### [Problem]
Gather the lines that hold the string "scene".

::: Information provided :::

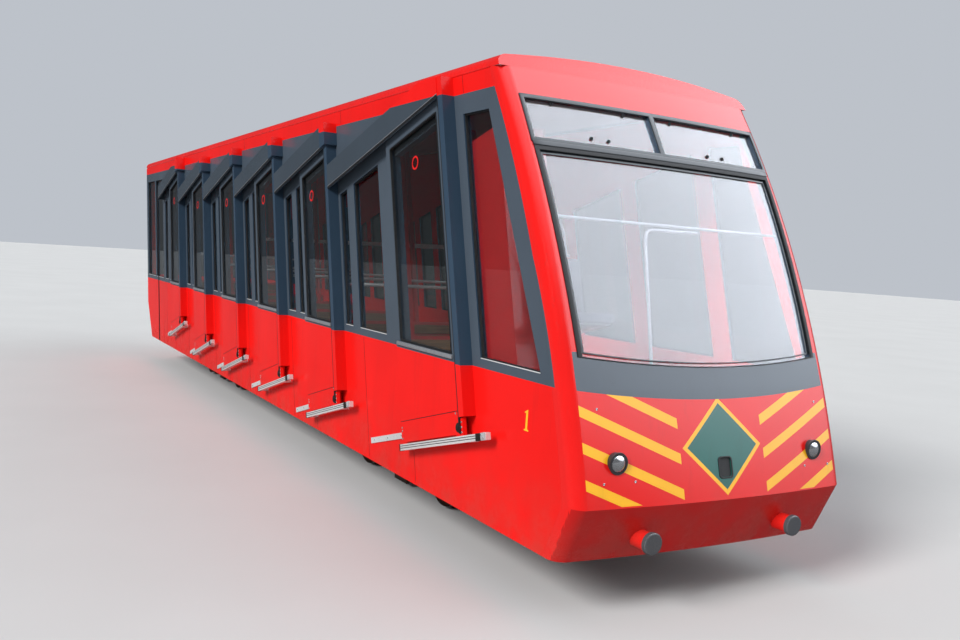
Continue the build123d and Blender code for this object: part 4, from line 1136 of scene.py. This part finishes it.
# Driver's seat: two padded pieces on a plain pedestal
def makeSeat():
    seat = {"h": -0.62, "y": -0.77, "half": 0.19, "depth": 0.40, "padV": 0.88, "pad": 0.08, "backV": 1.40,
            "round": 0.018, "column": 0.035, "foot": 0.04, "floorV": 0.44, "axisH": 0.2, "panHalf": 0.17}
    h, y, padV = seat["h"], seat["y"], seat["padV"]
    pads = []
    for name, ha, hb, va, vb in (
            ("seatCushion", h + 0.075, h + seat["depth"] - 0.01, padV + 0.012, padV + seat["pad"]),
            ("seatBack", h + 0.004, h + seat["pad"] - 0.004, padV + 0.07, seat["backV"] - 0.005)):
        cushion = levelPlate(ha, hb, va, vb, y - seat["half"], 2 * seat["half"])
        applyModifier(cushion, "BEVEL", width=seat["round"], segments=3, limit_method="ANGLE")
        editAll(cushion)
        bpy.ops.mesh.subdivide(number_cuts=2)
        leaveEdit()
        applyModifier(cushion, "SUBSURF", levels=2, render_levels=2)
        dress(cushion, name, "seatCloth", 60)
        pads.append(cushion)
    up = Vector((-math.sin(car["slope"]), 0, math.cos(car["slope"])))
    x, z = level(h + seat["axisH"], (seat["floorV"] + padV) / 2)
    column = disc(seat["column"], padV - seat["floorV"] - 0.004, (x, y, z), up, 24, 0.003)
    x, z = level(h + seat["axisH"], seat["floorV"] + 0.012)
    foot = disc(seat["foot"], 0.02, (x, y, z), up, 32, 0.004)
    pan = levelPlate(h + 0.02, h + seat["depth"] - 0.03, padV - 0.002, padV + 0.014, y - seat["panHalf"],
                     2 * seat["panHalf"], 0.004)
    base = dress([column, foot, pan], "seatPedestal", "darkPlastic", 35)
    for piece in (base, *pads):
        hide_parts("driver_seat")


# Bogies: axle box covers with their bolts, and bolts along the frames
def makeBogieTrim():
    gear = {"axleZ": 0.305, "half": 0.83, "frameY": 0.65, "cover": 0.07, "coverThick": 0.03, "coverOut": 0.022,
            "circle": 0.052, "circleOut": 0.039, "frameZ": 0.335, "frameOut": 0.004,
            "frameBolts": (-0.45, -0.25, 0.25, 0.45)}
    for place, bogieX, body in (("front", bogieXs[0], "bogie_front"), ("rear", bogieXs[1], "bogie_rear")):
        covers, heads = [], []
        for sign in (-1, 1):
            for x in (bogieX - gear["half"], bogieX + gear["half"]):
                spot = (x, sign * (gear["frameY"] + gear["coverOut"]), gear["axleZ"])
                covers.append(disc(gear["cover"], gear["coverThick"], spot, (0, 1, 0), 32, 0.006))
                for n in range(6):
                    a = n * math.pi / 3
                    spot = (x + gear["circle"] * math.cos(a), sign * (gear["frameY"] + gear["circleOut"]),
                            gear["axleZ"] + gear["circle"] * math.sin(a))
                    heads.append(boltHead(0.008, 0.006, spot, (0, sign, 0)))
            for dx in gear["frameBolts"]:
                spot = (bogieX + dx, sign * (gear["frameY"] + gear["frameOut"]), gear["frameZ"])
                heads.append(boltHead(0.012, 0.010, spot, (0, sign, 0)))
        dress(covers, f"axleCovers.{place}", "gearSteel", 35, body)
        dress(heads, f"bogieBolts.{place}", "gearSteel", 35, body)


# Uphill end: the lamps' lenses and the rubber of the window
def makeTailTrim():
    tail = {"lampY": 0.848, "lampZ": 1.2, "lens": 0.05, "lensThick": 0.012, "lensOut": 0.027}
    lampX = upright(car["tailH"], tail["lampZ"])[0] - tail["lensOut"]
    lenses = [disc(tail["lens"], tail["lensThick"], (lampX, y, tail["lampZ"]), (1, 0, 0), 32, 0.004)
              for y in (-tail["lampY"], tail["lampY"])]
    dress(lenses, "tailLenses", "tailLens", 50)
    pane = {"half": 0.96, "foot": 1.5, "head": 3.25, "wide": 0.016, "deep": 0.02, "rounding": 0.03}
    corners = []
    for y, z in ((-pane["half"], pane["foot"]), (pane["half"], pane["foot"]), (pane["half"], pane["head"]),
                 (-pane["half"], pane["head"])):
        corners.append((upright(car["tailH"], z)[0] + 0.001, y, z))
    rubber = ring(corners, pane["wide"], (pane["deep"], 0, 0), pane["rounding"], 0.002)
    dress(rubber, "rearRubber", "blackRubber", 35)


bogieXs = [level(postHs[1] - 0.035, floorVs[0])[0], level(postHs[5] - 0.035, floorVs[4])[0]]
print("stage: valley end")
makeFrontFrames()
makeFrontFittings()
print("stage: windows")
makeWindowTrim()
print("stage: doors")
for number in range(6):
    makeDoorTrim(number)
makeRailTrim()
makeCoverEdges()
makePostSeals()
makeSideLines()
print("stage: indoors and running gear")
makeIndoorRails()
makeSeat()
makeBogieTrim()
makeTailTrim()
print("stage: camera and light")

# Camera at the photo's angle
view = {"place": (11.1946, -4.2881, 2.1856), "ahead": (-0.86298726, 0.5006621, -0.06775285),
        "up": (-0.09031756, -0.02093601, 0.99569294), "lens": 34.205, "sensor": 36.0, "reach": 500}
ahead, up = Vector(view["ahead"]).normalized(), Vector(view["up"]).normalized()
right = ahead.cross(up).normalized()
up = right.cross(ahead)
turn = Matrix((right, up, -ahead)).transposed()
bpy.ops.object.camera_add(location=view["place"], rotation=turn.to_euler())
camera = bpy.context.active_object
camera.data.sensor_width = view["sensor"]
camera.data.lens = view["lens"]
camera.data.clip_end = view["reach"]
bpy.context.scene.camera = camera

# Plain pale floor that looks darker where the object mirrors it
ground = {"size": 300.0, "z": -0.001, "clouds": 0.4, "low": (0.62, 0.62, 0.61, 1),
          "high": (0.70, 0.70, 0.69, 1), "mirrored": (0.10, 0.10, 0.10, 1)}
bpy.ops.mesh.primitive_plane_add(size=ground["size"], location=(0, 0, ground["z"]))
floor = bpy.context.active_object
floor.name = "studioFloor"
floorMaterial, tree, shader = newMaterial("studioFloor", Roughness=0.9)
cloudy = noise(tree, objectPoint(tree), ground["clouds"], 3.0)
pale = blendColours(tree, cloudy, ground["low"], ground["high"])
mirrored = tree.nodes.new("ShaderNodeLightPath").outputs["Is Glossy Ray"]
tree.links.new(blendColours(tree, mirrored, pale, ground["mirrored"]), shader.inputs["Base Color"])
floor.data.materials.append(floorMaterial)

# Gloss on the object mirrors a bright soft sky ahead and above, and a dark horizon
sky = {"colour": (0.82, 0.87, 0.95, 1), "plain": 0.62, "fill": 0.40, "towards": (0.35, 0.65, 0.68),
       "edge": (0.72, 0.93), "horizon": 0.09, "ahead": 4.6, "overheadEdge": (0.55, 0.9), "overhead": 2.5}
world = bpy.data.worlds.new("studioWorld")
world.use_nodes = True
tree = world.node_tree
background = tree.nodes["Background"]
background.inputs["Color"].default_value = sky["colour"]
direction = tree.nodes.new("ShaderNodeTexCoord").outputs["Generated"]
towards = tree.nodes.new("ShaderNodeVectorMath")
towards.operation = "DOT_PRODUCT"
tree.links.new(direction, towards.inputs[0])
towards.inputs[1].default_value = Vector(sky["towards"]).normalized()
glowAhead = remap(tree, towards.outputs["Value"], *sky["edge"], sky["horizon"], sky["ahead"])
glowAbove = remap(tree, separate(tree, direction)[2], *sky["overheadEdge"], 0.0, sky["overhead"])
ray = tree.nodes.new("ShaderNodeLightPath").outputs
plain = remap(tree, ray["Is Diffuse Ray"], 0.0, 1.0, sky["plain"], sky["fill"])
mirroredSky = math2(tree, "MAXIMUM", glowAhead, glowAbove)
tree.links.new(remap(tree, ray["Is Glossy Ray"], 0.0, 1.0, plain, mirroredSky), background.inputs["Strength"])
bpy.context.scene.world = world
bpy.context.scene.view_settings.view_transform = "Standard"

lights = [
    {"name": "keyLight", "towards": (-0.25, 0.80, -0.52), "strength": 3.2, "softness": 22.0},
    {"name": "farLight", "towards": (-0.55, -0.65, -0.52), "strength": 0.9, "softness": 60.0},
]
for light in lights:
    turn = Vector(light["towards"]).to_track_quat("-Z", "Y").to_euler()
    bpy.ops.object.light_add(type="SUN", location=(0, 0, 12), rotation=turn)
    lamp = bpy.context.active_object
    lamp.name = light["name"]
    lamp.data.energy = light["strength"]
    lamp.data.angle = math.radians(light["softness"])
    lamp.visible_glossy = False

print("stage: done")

:::

### [Answer to the exercise]
Continue the build123d and Blender code for this object: part 4, from line 1136 of scene.py. This part finishes it.
bpy.context.scene.camera = camera
bpy.context.scene.world = world
bpy.context.scene.view_settings.view_transform = "Standard"